==== Records supplied ====

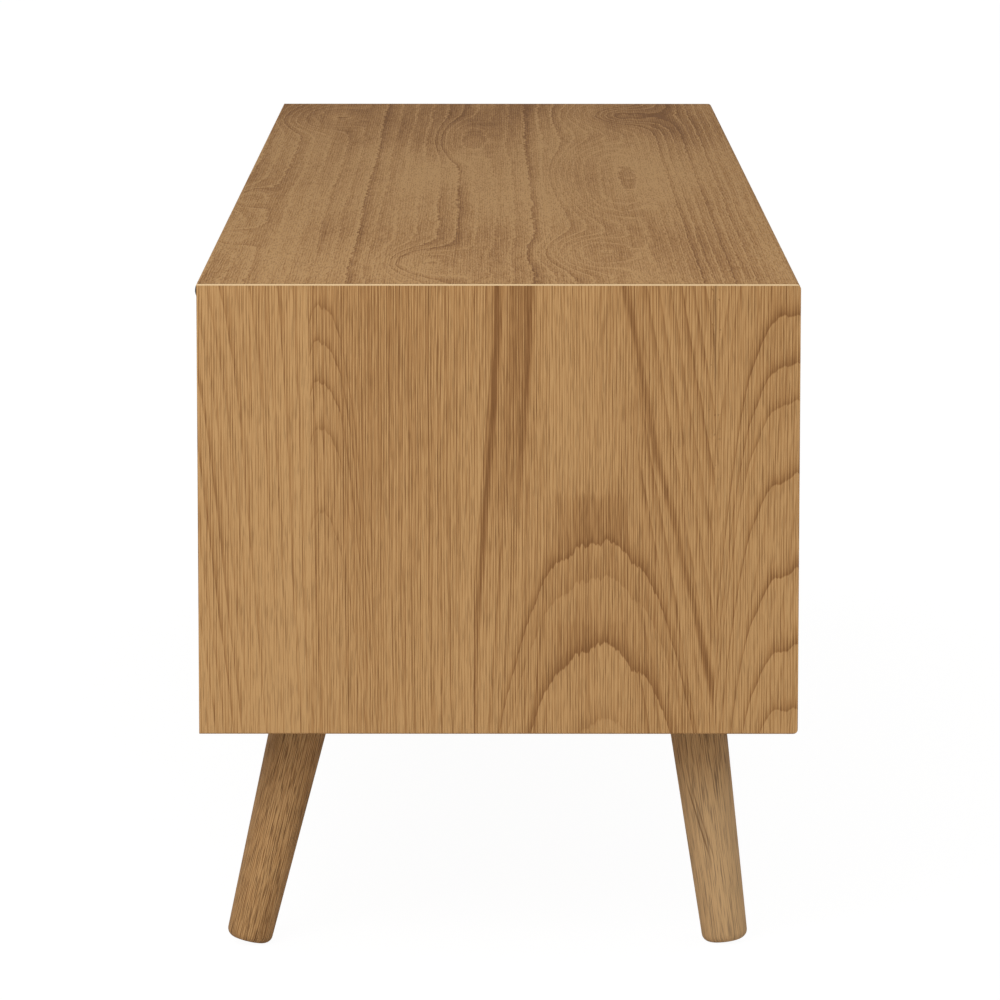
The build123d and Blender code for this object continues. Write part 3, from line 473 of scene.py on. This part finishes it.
def top_material():
    """Rings with long loops and a short ripple, each ring with a pale line beside it."""
    g = Graph("oak_top")
    low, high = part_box("top_panel")
    across = g.y - low.y - (high.z - g.z)
    along = high.x - g.x
    bent_across = wander(g, across, along * 0.35, seed=2.0, sideways=0.009, lengthways=0.0,
                         ragged=0.0)[0]

    rings = bent_across / TOP_RING_WIDTH + 5.0 * g.rise(across, 0.320, 0.400, smooth=False)
    for middle_along, middle_across, half_length, half_width, height, flatness in TOP_HILLS:
        rings = rings + hill(bent_across, along, middle_across, middle_along, half_width, half_length,
                             height, flatness)
    rings = rings + 0.65 * (g.noise(across * 60.0, along * 50.0, 14.0, 2.0) - 0.5)
    dark = ring_lines(g, rings + FIRST_RING, 2.0)
    pale = ring_lines(g, rings + (FIRST_RING + PALE_LEAD), 3.0)

    patches = g.noise(across * 12.0, along * 1.8, 5.0, 2.0) - 0.5
    ripple = g.noise(rings * 5.0, along * 24.0, 8.0, 2.0) - 0.5
    # Painted light and shade along the top: lighter from 0.20 m to 0.60 m from the right-hand end, and
    # much darker towards the far end, where less light falls.
    tone = (-0.13 + patches + 0.75 * ripple - 0.60 * pale
            - g.rise(along, 0.20, 0.60, 0.0, 0.10) + g.rise(along, 0.95, 1.60, 0.0, 0.44))

    colour, roughness = oak_surface(g, across, along, dark, seed=2.0, tone=tone, contrast=0.9,
                                    lines=0.20)
    to_end = high.x - g.x.size()
    colour = g.blend(g.rise(to_end, 0.001, 0.009, 0.30, 0.0), colour, OAK_DARK)
    # A painted highlight along the top's eased corners at each end.
    colour = g.blend(to_end.below(EDGE_HIGHLIGHT_WIDTH), colour, OAK_PALE_AND_HIGHLIGHT)
    return g.finish(colour, roughness + 0.15, Specular_IOR_Level=0.09)


def leaves_material(name, across_axis, along_axis, depth_axis, seed, leaf_width=0.16, tone=0.0):
    """Oak veneer laid in leaves of one width, each with its own arches, for boards seen less.

    The grain runs on round the long edges, since the depth in the board counts as width too.
    """
    beyond = 5.0           # keeps the count of leaves and rings above zero
    arch_width = 0.038
    ring_length = 0.11
    g = Graph(name)
    across = getattr(g, across_axis) + getattr(g, depth_axis)
    along = getattr(g, along_axis)
    leaf = ((across + beyond) / leaf_width).floor()
    in_leaf = (across + beyond) - leaf * leaf_width
    chance = g.random(leaf, seed)
    bent_across, bent_along = wander(g, in_leaf, along + 3.0 * chance, seed)
    middle = leaf_width * (0.30 + 0.4 * chance)
    rings = (((bent_across - middle).size() / arch_width) ** 2.4
             + (bent_along + beyond) / ring_length + leaf * 37.0)
    shift = 0.12 * (g.random(leaf, seed + 1.0) - 0.5) + tone
    colour, roughness = oak_surface(g, across, along, 0.9 * ring_lines(g, rings, seed), seed, shift)
    return g.finish(colour, roughness, Specular_IOR_Level=0.20)


LEG_RADIUS = 0.018         # about half way down
LEG_HEAD_RADIUS = 0.021    # half the width of its slanting top, along Y
LEG_RING_WIDTH = 0.0042
PITH_FROM_LEG_X = 0.055    # how far the middle of the rings lies from the leg's own middle
PITH_FROM_LEG_Y = 0.030


def split_leg(g, colour, round_leg):
    """Two fine cracks, side by side, that run slantwise round the leg about half way up."""
    slant = 0.18
    gap = 0.0027
    from_split = round_leg + 0.0059 + slant * (g.z - 0.063)
    shown = g.rise(g.z, 0.055, 0.072) * g.fall(g.z, 0.100, 0.122)
    first = g.fall(from_split.size(), 0.0002, 0.0009)
    second = g.fall((from_split - gap).size(), 0.0002, 0.0008)
    return g.blend(0.62 * first.at_least(0.7 * second) * shown, colour, OAK_PORE)


def leg_material(leg, lean, seed, tone, pore_length, contrast, paleness, split):
    """Solid oak: rings round a pith that lies outside the leg, with the grain along the leg.

    lean is how far the leg leans to the front or back, in degrees. paleness is how far its foot
    is blended towards pale oak; its top gets a quarter as much, a painted shade under the cabinet.
    """
    g = Graph(f"oak_{leg}")
    low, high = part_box(leg)
    middle_x = (low.x + high.x) / 2.0
    side = 1.0 if (low.y + high.y) > 0 else -1.0
    top_y = (high.y - LEG_HEAD_RADIUS) if side < 0 else (low.y + LEG_HEAD_RADIUS)
    down = high.z - g.z
    across = g.y - top_y - side * math.tan(math.radians(lean)) * down
    depth = g.x - middle_x

    bend = 0.004 * (g.noise(across * 30.0, g.z * 6.0, seed, 2.0) - 0.5)
    from_pith = across + PITH_FROM_LEG_Y + bend
    beside = depth + PITH_FROM_LEG_X
    rings = (from_pith * from_pith + beside * beside).root() / LEG_RING_WIDTH + 1.6 * g.z
    dark = 0.6 * ring_lines(g, rings, seed)

    outward = depth * (1.0 if middle_x > 0 else -1.0)
    round_leg = LEG_RADIUS * g.math("ARCTAN2", across, outward)
    colour, roughness = oak_surface(g, 1.5 * round_leg, g.z, dark, seed, tone, pore_length, contrast,
                                    lines=0.62)
    # Painted shade: the top of each leg, just under the cabinet, is blended only a quarter as far
    # towards pale oak, so it stays darker.
    colour = g.blend(paleness * g.rise(down, 0.010, 0.070, 0.25, 1.0), colour, OAK_PALE_AND_HIGHLIGHT)
    if split:
        colour = split_leg(g, colour, round_leg)
    return g.finish(colour, roughness, Specular_IOR_Level=0.20)


# ---------------------------------------------------------------------------------------------
# Other woods
# ---------------------------------------------------------------------------------------------

def plywood_material(name, across_axis, along_axis, layer_axis, seed):
    """Pale birch plywood, whose layers show as stripes on its edges."""
    layer_thickness = 0.0013
    g = Graph(name)
    across = getattr(g, across_axis)
    along = getattr(g, along_axis)
    layer = (getattr(g, layer_axis) / layer_thickness).floor()
    stripe = g.random(layer, seed)
    figure = g.noise(across * 30.0, along * 2.5, seed, 3.0)
    fibres = g.noise(across * 900.0, along * 14.0, seed + 2.0, 2.0)
    shade = 0.55 * figure + 0.30 * fibres + 0.25 * stripe - 0.05
    colour = g.ramp(shade, (0.0, (0.74, 0.58, 0.38)), (0.55, (0.64, 0.46, 0.27)),
                    (1.0, (0.46, 0.29, 0.14)))
    g.bump(fibres, 0.00008)
    return g.finish(colour, 0.46 + 0.2 * fibres, Specular_IOR_Level=0.35)


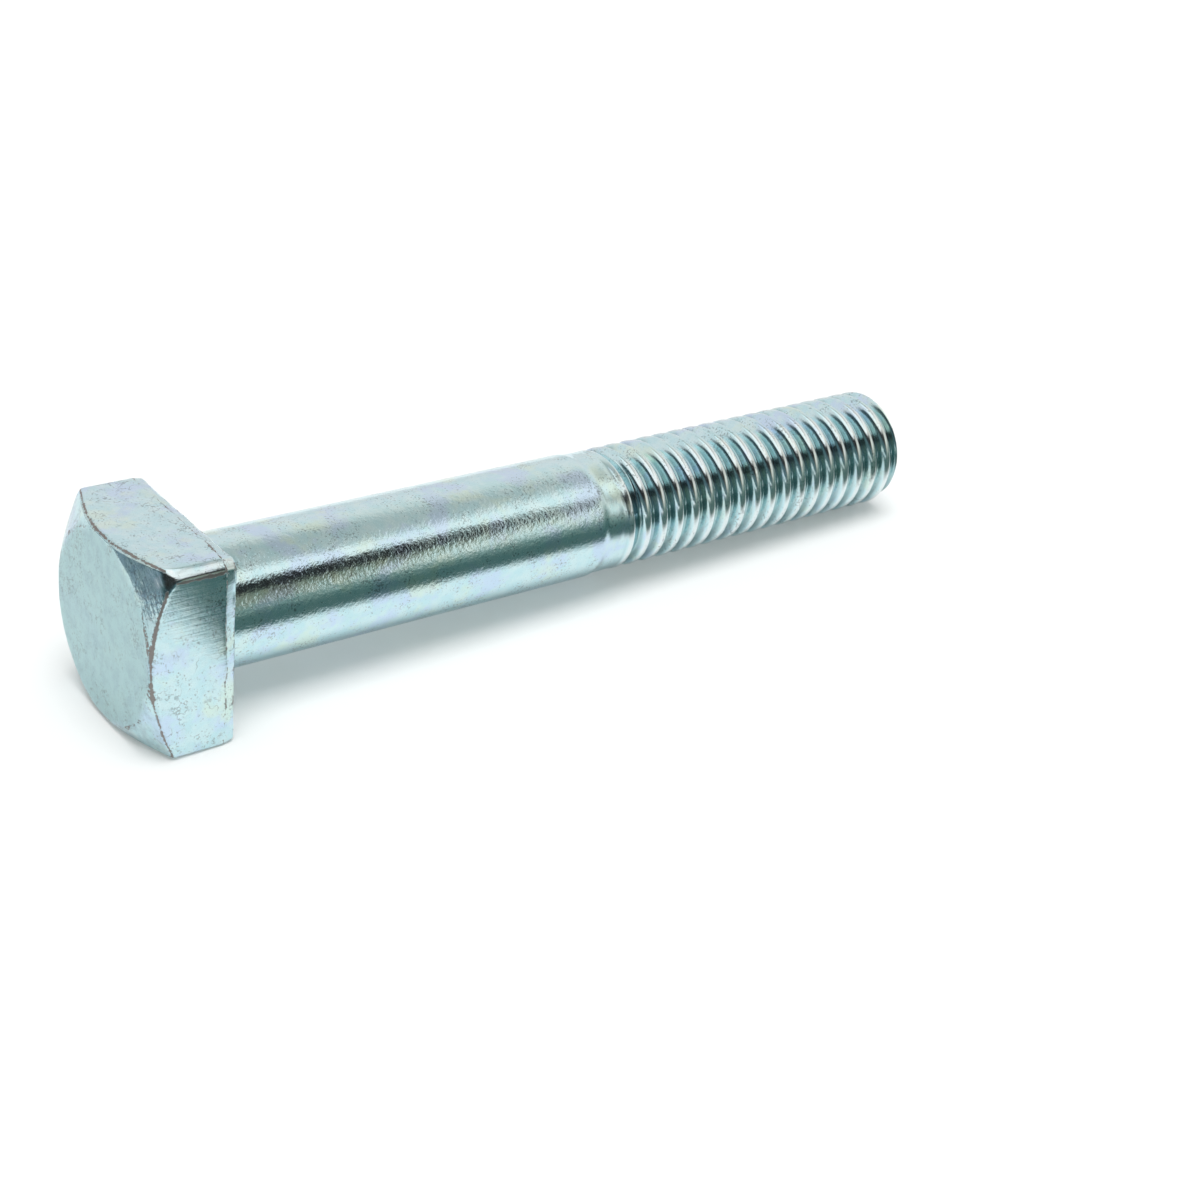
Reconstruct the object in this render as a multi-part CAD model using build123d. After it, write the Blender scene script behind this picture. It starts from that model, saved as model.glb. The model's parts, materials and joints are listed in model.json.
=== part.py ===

====

Problem requirements: Please reproduce every line of the material word for word.

Written answer:
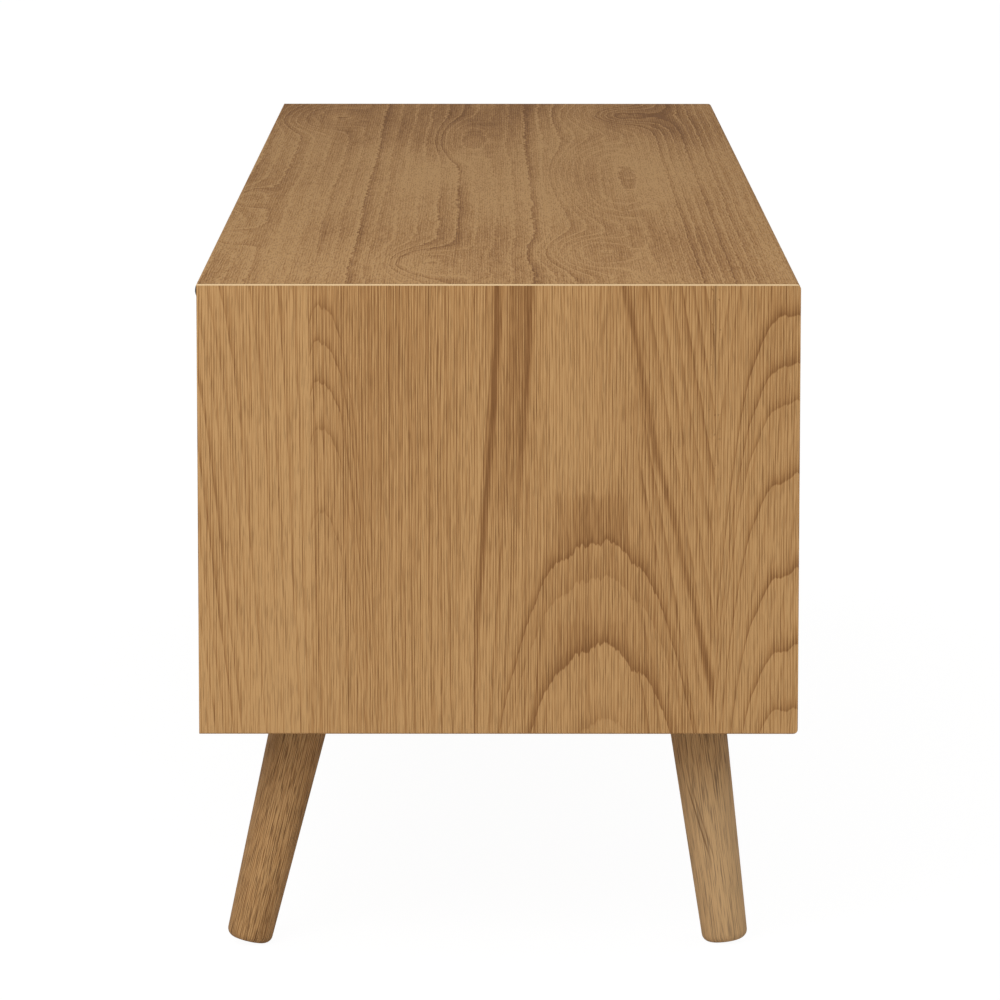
The build123d and Blender code for this object continues. Write part 3, from line 473 of scene.py on. This part finishes it.
def top_material():
    """Rings with long loops and a short ripple, each ring with a pale line beside it."""
    g = Graph("oak_top")
    low, high = part_box("top_panel")
    across = g.y - low.y - (high.z - g.z)
    along = high.x - g.x
    bent_across = wander(g, across, along * 0.35, seed=2.0, sideways=0.009, lengthways=0.0,
                         ragged=0.0)[0]

    rings = bent_across / TOP_RING_WIDTH + 5.0 * g.rise(across, 0.320, 0.400, smooth=False)
    for middle_along, middle_across, half_length, half_width, height, flatness in TOP_HILLS:
        rings = rings + hill(bent_across, along, middle_across, middle_along, half_width, half_length,
                             height, flatness)
    rings = rings + 0.65 * (g.noise(across * 60.0, along * 50.0, 14.0, 2.0) - 0.5)
    dark = ring_lines(g, rings + FIRST_RING, 2.0)
    pale = ring_lines(g, rings + (FIRST_RING + PALE_LEAD), 3.0)

    patches = g.noise(across * 12.0, along * 1.8, 5.0, 2.0) - 0.5
    ripple = g.noise(rings * 5.0, along * 24.0, 8.0, 2.0) - 0.5
    # Painted light and shade along the top: lighter from 0.20 m to 0.60 m from the right-hand end, and
    # much darker towards the far end, where less light falls.
    tone = (-0.13 + patches + 0.75 * ripple - 0.60 * pale
            - g.rise(along, 0.20, 0.60, 0.0, 0.10) + g.rise(along, 0.95, 1.60, 0.0, 0.44))

    colour, roughness = oak_surface(g, across, along, dark, seed=2.0, tone=tone, contrast=0.9,
                                    lines=0.20)
    to_end = high.x - g.x.size()
    colour = g.blend(g.rise(to_end, 0.001, 0.009, 0.30, 0.0), colour, OAK_DARK)
    # A painted highlight along the top's eased corners at each end.
    colour = g.blend(to_end.below(EDGE_HIGHLIGHT_WIDTH), colour, OAK_PALE_AND_HIGHLIGHT)
    return g.finish(colour, roughness + 0.15, Specular_IOR_Level=0.09)


def leaves_material(name, across_axis, along_axis, depth_axis, seed, leaf_width=0.16, tone=0.0):
    """Oak veneer laid in leaves of one width, each with its own arches, for boards seen less.

    The grain runs on round the long edges, since the depth in the board counts as width too.
    """
    beyond = 5.0           # keeps the count of leaves and rings above zero
    arch_width = 0.038
    ring_length = 0.11
    g = Graph(name)
    across = getattr(g, across_axis) + getattr(g, depth_axis)
    along = getattr(g, along_axis)
    leaf = ((across + beyond) / leaf_width).floor()
    in_leaf = (across + beyond) - leaf * leaf_width
    chance = g.random(leaf, seed)
    bent_across, bent_along = wander(g, in_leaf, along + 3.0 * chance, seed)
    middle = leaf_width * (0.30 + 0.4 * chance)
    rings = (((bent_across - middle).size() / arch_width) ** 2.4
             + (bent_along + beyond) / ring_length + leaf * 37.0)
    shift = 0.12 * (g.random(leaf, seed + 1.0) - 0.5) + tone
    colour, roughness = oak_surface(g, across, along, 0.9 * ring_lines(g, rings, seed), seed, shift)
    return g.finish(colour, roughness, Specular_IOR_Level=0.20)


LEG_RADIUS = 0.018         # about half way down
LEG_HEAD_RADIUS = 0.021    # half the width of its slanting top, along Y
LEG_RING_WIDTH = 0.0042
PITH_FROM_LEG_X = 0.055    # how far the middle of the rings lies from the leg's own middle
PITH_FROM_LEG_Y = 0.030


def split_leg(g, colour, round_leg):
    """Two fine cracks, side by side, that run slantwise round the leg about half way up."""
    slant = 0.18
    gap = 0.0027
    from_split = round_leg + 0.0059 + slant * (g.z - 0.063)
    shown = g.rise(g.z, 0.055, 0.072) * g.fall(g.z, 0.100, 0.122)
    first = g.fall(from_split.size(), 0.0002, 0.0009)
    second = g.fall((from_split - gap).size(), 0.0002, 0.0008)
    return g.blend(0.62 * first.at_least(0.7 * second) * shown, colour, OAK_PORE)


def leg_material(leg, lean, seed, tone, pore_length, contrast, paleness, split):
    """Solid oak: rings round a pith that lies outside the leg, with the grain along the leg.

    lean is how far the leg leans to the front or back, in degrees. paleness is how far its foot
    is blended towards pale oak; its top gets a quarter as much, a painted shade under the cabinet.
    """
    g = Graph(f"oak_{leg}")
    low, high = part_box(leg)
    middle_x = (low.x + high.x) / 2.0
    side = 1.0 if (low.y + high.y) > 0 else -1.0
    top_y = (high.y - LEG_HEAD_RADIUS) if side < 0 else (low.y + LEG_HEAD_RADIUS)
    down = high.z - g.z
    across = g.y - top_y - side * math.tan(math.radians(lean)) * down
    depth = g.x - middle_x

    bend = 0.004 * (g.noise(across * 30.0, g.z * 6.0, seed, 2.0) - 0.5)
    from_pith = across + PITH_FROM_LEG_Y + bend
    beside = depth + PITH_FROM_LEG_X
    rings = (from_pith * from_pith + beside * beside).root() / LEG_RING_WIDTH + 1.6 * g.z
    dark = 0.6 * ring_lines(g, rings, seed)

    outward = depth * (1.0 if middle_x > 0 else -1.0)
    round_leg = LEG_RADIUS * g.math("ARCTAN2", across, outward)
    colour, roughness = oak_surface(g, 1.5 * round_leg, g.z, dark, seed, tone, pore_length, contrast,
                                    lines=0.62)
    # Painted shade: the top of each leg, just under the cabinet, is blended only a quarter as far
    # towards pale oak, so it stays darker.
    colour = g.blend(paleness * g.rise(down, 0.010, 0.070, 0.25, 1.0), colour, OAK_PALE_AND_HIGHLIGHT)
    if split:
        colour = split_leg(g, colour, round_leg)
    return g.finish(colour, roughness, Specular_IOR_Level=0.20)


# ---------------------------------------------------------------------------------------------
# Other woods
# ---------------------------------------------------------------------------------------------

def plywood_material(name, across_axis, along_axis, layer_axis, seed):
    """Pale birch plywood, whose layers show as stripes on its edges."""
    layer_thickness = 0.0013
    g = Graph(name)
    across = getattr(g, across_axis)
    along = getattr(g, along_axis)
    layer = (getattr(g, layer_axis) / layer_thickness).floor()
    stripe = g.random(layer, seed)
    figure = g.noise(across * 30.0, along * 2.5, seed, 3.0)
    fibres = g.noise(across * 900.0, along * 14.0, seed + 2.0, 2.0)
    shade = 0.55 * figure + 0.30 * fibres + 0.25 * stripe - 0.05
    colour = g.ramp(shade, (0.0, (0.74, 0.58, 0.38)), (0.55, (0.64, 0.46, 0.27)),
                    (1.0, (0.46, 0.29, 0.14)))
    g.bump(fibres, 0.00008)
    return g.finish(colour, 0.46 + 0.2 * fibres, Specular_IOR_Level=0.35)


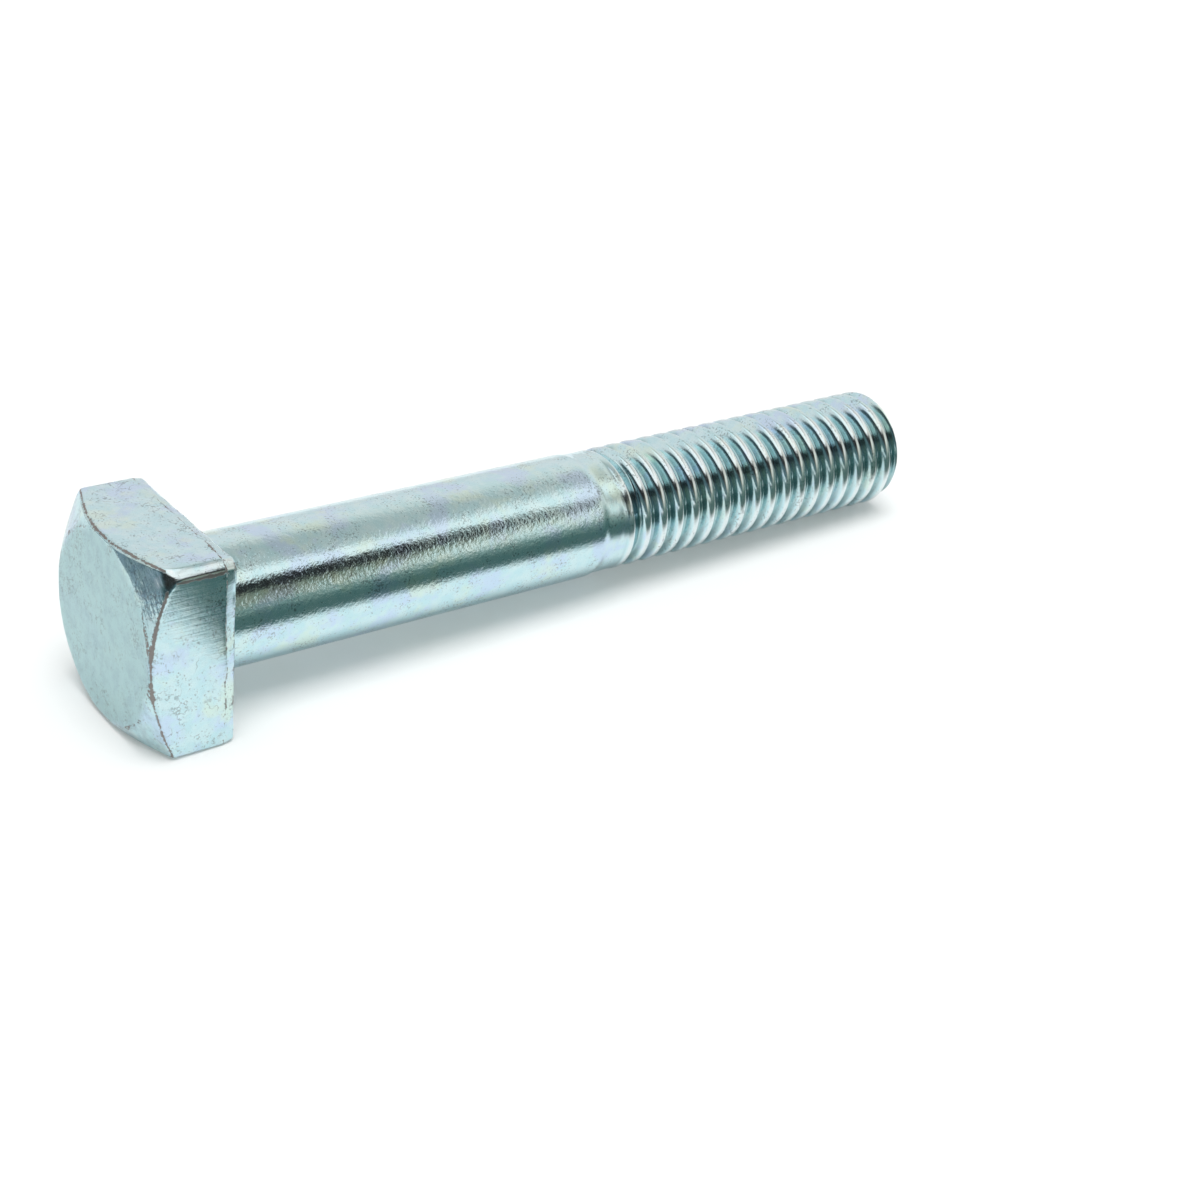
Reconstruct the object in this render as a multi-part CAD model using build123d. After it, write the Blender scene script behind this picture. It starts from that model, saved as model.glb. The model's parts, materials and joints are listed in model.json.
=== part.py ===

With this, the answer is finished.